Ultra Commerce offers enterprise e-commerce solutions that integrate PIM, Order Management, enrichment, and multi-vendor marketplace capabilities within a single, modular platform. Whether you are building out a multi-vendor marketplace platform or seeking to modernise your product data infrastructure without replatforming your entire stack, Ultra Commerce is designed to meet you where you are. You can integrate new capabilities progressively, maintain your existing investments, and scale with confidence as your catalogue and channel complexity grows. Talk to the team about where your product data strategy stands today.
Frequently asked questions
What's the tipping point for investing in a PIM system?

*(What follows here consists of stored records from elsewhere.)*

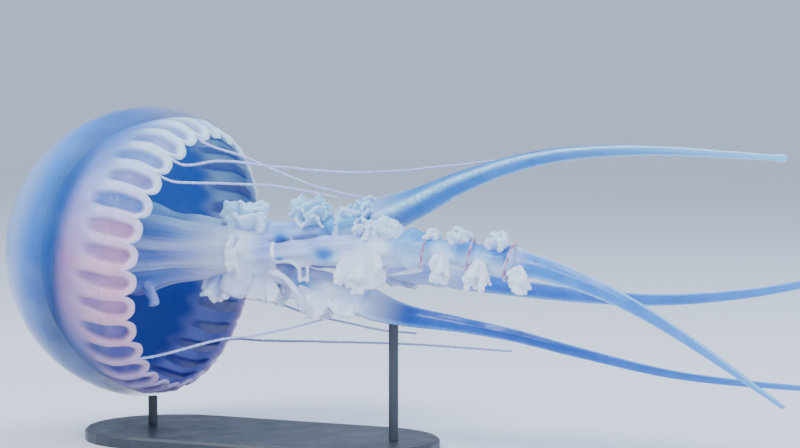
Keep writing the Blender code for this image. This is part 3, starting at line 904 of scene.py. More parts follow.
@dataclass
class Muscle:
    """The pink sheet that lines the bell, with its folds and lappets."""

    columns_each: int = 20
    outer_rows: int = 86
    edge_rows: int = 6
    inner_rows: int = 50
    pocket_depth: float = 3.8 * MM
    rib_height: float = 0.6 * MM
    rib_thickness: float = 5.8 * MM
    pane_thickness: float = 0.9 * MM
    edge_thickness: float = 3.4 * MM
    roll: float = 1.4 * MM
    fibre_pitch: float = 1.6  # degrees between ring fibres, about 3 mm
    hem_wave: float = 1.5 * MM
    lip_bulge: float = 0.8  # degrees that the margin's round edge stands out
    longer: float = 2.2  # degrees that a lappet may be longer or shorter than the others
    clearness: float = 0.3
    pocket_start: float = 0.04  # share of the way to the margin, as the next is
    start_spread: float = 0.18
    pocket_half: float = 0.27  # share of a lappet's width, as the next three are
    half_spread: float = 0.09
    pocket_shift: float = 0.07
    pocket_slant: float = 0.05
    pocket_end: Range = (0.885, 0.97)  # shares of the way to the margin
    full_turn: float = 112.0  # degrees from the crown at which its colour has run its course

    @property
    def rows(self) -> int:
        """Number of rows from the crown, round the margin and back."""
        return self.outer_rows + self.edge_rows + self.inner_rows

    def spot(self, u: float, v: float) -> tuple[float, float, float, float]:
        """Works out where a grid point lies.

        Args:
            u: Share round the bell.
            v: Share of the rows.

        Returns:
            Degrees from the crown, the place across its lappet from -0.5 to 0.5, the share of
            the way from the folds' start to the margin, and the share through the thickness.
        """
        across = (u * BELL.lappets) % 1.0 - 0.5
        bulge = (1 - abs(2 * across) ** 3) ** 0.8
        length = self.longer * self.own(u, 3.1)
        end = mix(BELL.notch_angle, BELL.lappet_angle + length, bulge)
        row = v * self.rows
        if row <= self.outer_rows:
            share, depth = row / self.outer_rows, 0.0
        elif row >= self.outer_rows + self.edge_rows:
            share, depth = (self.rows - row) / self.inner_rows, 1.0
        else:
            share, depth = 1.0, (row - self.outer_rows) / self.edge_rows
        angle = end * share**0.85 + self.lip_bulge * sin(pi * depth)
        along = (angle - BELL.fold_angle) / (end - BELL.fold_angle)
        return angle, across, along, depth

    @staticmethod
    def own(u: float, seed: float) -> float:
        """Gives a lappet's own number for a trait, from -1 to 1, for a share round the bell."""
        return wander(1.7 * (int(u * BELL.lappets) % BELL.lappets), seed)

    def sunk(self, u: float, v: float) -> float:
        """Says how far into a pocket a place is.

        Args:
            u: Share round the bell.
            v: Share of the rows.

        Returns:
            0 on the ribs and the rim, and 1 on the pocket's floor.
        """
        _, across, along, _ = self.spot(u, v)
        start = self.pocket_start + self.start_spread * self.own(u, 5.5)
        half = self.pocket_half + self.half_spread * self.own(u, 1.2)
        half *= mix(0.55, 1.0, ease(start, start + 0.5, along))
        off = abs(across - self.pocket_shift * self.own(u, 8.8) - self.pocket_slant * along)
        bottom = 1 - ease(half - 0.07, half + 0.09, off)
        close = 1 - ease(*self.pocket_end, along + 0.5 * off**1.6)
        return bottom * ease(start, start + 0.24, along) * close

    def place(self, u: float, v: float) -> Vector:
        """Gives the point for a share round the bell and a share of the rows."""
        angle, across, along, depth = self.spot(u, v)
        sunk = self.sunk(u, v)
        folded = mix(self.rib_thickness, self.edge_thickness, ease(0.82, 0.98, along))
        thickness = mix(BELL.muscle_thickness, folded, ease(0.02, 0.3, along))
        thickness = mix(thickness, self.pane_thickness, sunk)
        rib = self.rib_height * ease(0.0, 0.4, along) * cos(tau * across)
        hem = self.hem_wave * ease(0.75, 1.1, along) * wander(u * 90, along)
        roll = self.roll * ease(0.88, 0.98, along)
        radius = BELL.lining_radius(angle) - self.pocket_depth * sunk - rib - hem + roll
        return BELL.point(angle, 360 * u, radius - thickness * depth)

    def crown(self, u: float, v: float) -> float:
        """Gives the angle from the crown as a share of the whole, slightly uneven."""
        return (self.spot(u, v)[0] + 5 * wander(*ring(u, 2), 9)) / self.full_turn

    def folded(self, u: float, v: float) -> float:
        """Says where the folds' colours take over from the plain sheet's."""
        _, across, along, _ = self.spot(u, v)
        return ease(-0.05, 0.25, along + 0.05 * cos(tau * across))

    def fold(self, u: float, v: float) -> float:
        """Gives 1 on the ribs and 0 in the pockets."""
        return 1 - self.sunk(u, v)

    def window(self, u: float, _v: float) -> float:
        """Says how blue a pocket is: the ones nearest the viewer's middle are pink."""
        around = 360 * (int(u * BELL.lappets) + 0.5) / BELL.lappets
        off = abs((around - Side.NEAR.value + 180) % 360 - 180)
        return min(1.0, max(0.15, ease(6, 34, off) + 0.7 * self.own(u, 4.4)))

    def rim(self, u: float, v: float) -> float:
        """Gives 1 at the lappets' pale edges, which are partly their own pale colour and partly a
        painted highlight.
        """
        return 0.65 * ease(0.88, 1.0, self.spot(u, v)[2])

    def inner(self, u: float, v: float) -> float:
        """Gives 1 on the side that faces the bell's hollow."""
        return self.spot(u, v)[3]

    def fibre(self, u: float, v: float) -> float:
        """Gives the height of the ring fibres."""
        angle = self.spot(u, v)[0]
        drift = 2 * wander(*ring(u, 7), angle / 30)
        return 0.5 + 0.5 * sin(tau * (angle / self.fibre_pitch + drift))

    def cover(self, u: float, v: float) -> float:
        """Gives how solid the sheet is: the blue pockets are the clearest."""
        return 1 - self.clearness * self.sunk(u, v) * self.window(u, v)

    def build(self) -> None:
        """Makes the piece."""
        names = ("crown", "folded", "fold", "window", "rim", "fibre", "cover", "inner")
        masks = {name: getattr(self, name) for name in names}
        bm = warped_grid(BELL.lappets * self.columns_each, self.rows, self.place, masks)
        piece = add_piece("muscle_skin", bm, MuscleFinish().build(), Slot.PINK_MUSCLE)
        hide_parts("subumbrella", *("margin_" + side.word for side in Side))


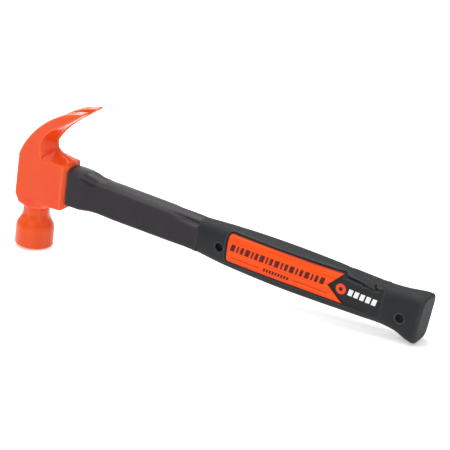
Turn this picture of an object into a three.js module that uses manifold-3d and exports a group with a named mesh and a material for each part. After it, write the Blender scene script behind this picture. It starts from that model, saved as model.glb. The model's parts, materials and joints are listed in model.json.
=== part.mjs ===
// Claw hammer: a forged head on a handle of steel rods in moulded black sleeves.
// Millimetres. X runs from the head's axis to the butt, Z from the striking face up to
// the claw, Y across the hammer. The origin is the centre of the striking face.

import * as THREE from 'three';
import * as BufferGeometryUtils from 'three/addons/utils/BufferGeometryUtils.js';
import Module from 'manifold-3d';

const wasm = await Module();
wasm.setup();

// ---------------------------------------------------------------- driving dimensions

const GAP = 0.3; // clearance between neighbouring pieces

// poll and neck
const POLL_RADIUS = 15;
const POLL_TOP = 14;
const POLL_SHOULDER = 5;
const FACE_BEVEL = 1.3;
const NECK_RADIUS = 10.8;
const NECK_HEIGHT = 26;
const NECK_TOP = 31;
const TURN_SEGMENTS = 40;

// cheek block
const HEAD_BACK = -13.4;
const HEAD_FRONT = 31;
const CHEEK_HALF_WIDTH = 11.4;
const CHEEK_BOTTOM = 41.3;
const CHEEK_TOP = 74.8;
const CHEEK_ROUNDING = 2.5;
const SIDE_STEPS = 4;
const FRONT_CHAMFER = 3.6;
const BACK_CHAMFER = 1.2;

// claw
const CLAW_BACK_START = 74.2;
const CLAW_BACK_PULLS = [new THREE.Vector2(-10.8, 86.8), new THREE.Vector2(12.7, 117.5)];
const CLAW_TIP = new THREE.Vector2(41.9, 121.5);
const CLAW_TIP_HALF_WIDTH = 14.6;
const CLAW_FAN_START = 81.3;
const CLAW_FAN_END = 117.3;
const CLAW_EDGE = 1.3;
const CLAW_BED = 8; // how far the claw's root reaches into the cheek block
const THROAT = new THREE.Vector2(9.5, 86);
const THROAT_RADIUS = 9;
const CROWN_BACK = 82; // top of the crowned ridge over the eye, at the throat and at the handle
const CROWN_FRONT = 77.3;
const CROWN_HALF_WIDTH = 4.5;
const SLOT_APEX = new THREE.Vector2(14, 94.3);
const SLOT_TILT = THREE.MathUtils.degToRad(42);
const SLOT_LENGTH = 48;
const SLOT_APEX_HALF_WIDTH = 0.9;
const SLOT_MOUTH_HALF_WIDTH = 6;

// eye, its counterbore and the plate in it
const EYE_CENTRE = 58.3;
const EYE_HALF_WIDTH = 7;
const EYE_HALF_HEIGHT = 13.4;
const EYE_CORNER = 4.5;
const COUNTERBORE_DEPTH = 4.6;
const COUNTERBORE_MARGIN = 1.6;
const SAFETY_PLATE_THICKNESS = 2.2;

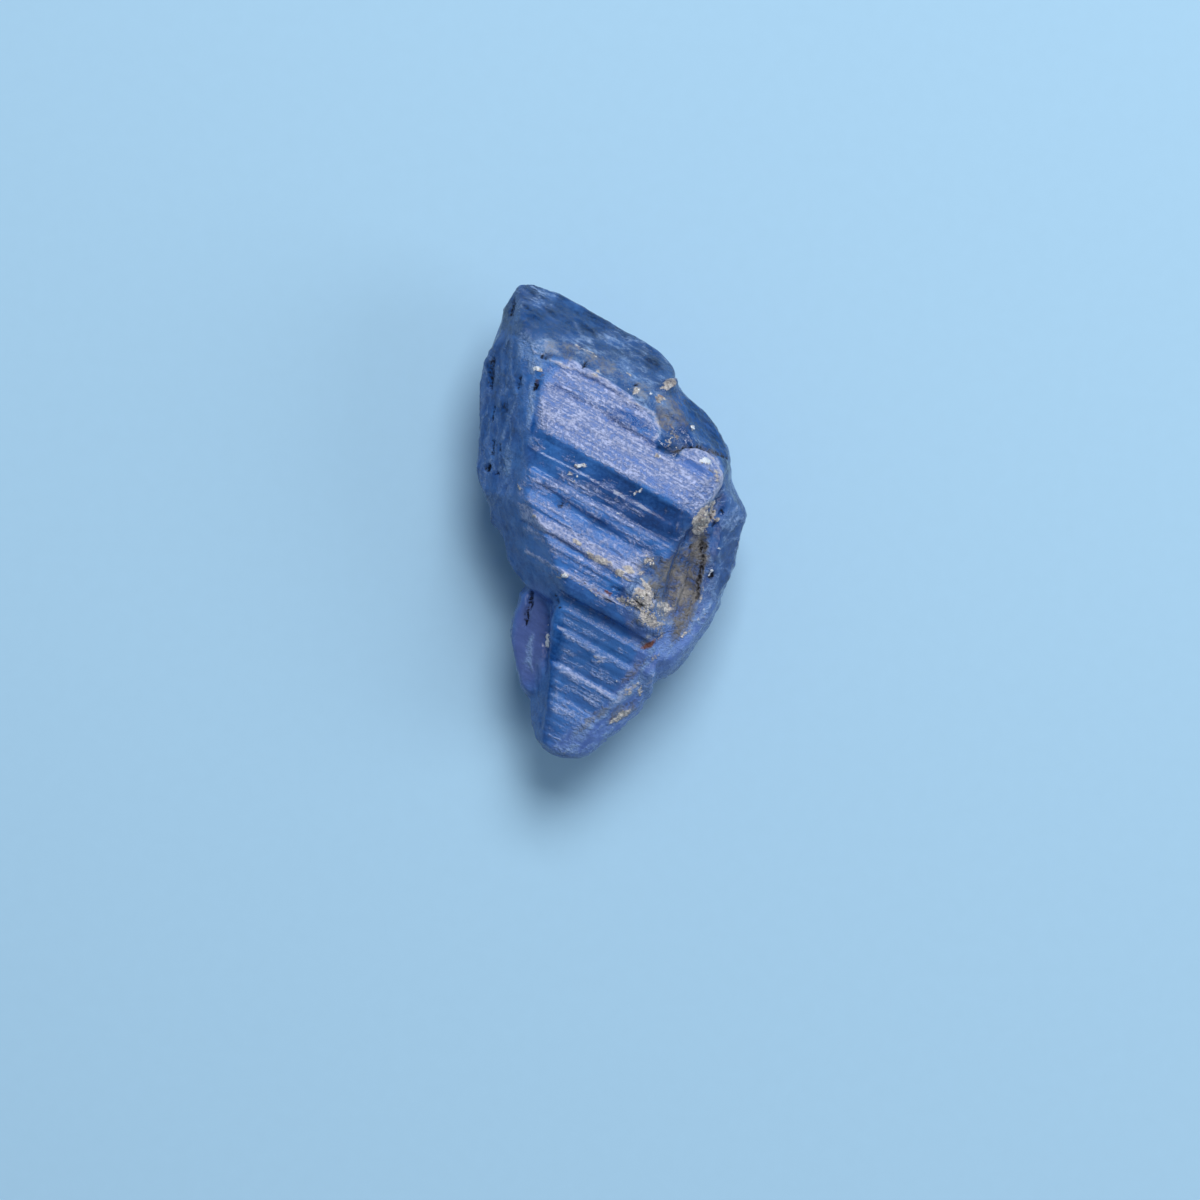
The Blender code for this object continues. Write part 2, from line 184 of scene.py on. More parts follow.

Generally, businesses with over 1,000 to 5,000 SKUs or complex product enrichment needs should consider dedicated PIM, as basic platforms cannot support the syndication requirements at that scale.
How does PIM differ from my ERP or e-commerce platform?
PIM handles content and product attributes, while ERP manages inventory and operations; e-commerce platforms typically lack the advanced data syndication and enrichment capabilities that a dedicated PIM provides.
Can AI really improve PIM outcomes?
Yes. Leading PIM solutions now incorporate AI to automate enrichment, classification, and channel syndication, with PIM evolving to PXM through composable, API-first architectures that support personalised commerce experiences at scale.
Is PIM only for very large enterprises?
Not at all. Mid-sized businesses with extensive product ranges or multiple supplier relationships can benefit substantially from PIM adoption, particularly if their current tools cannot support accurate, consistent multi-channel publishing.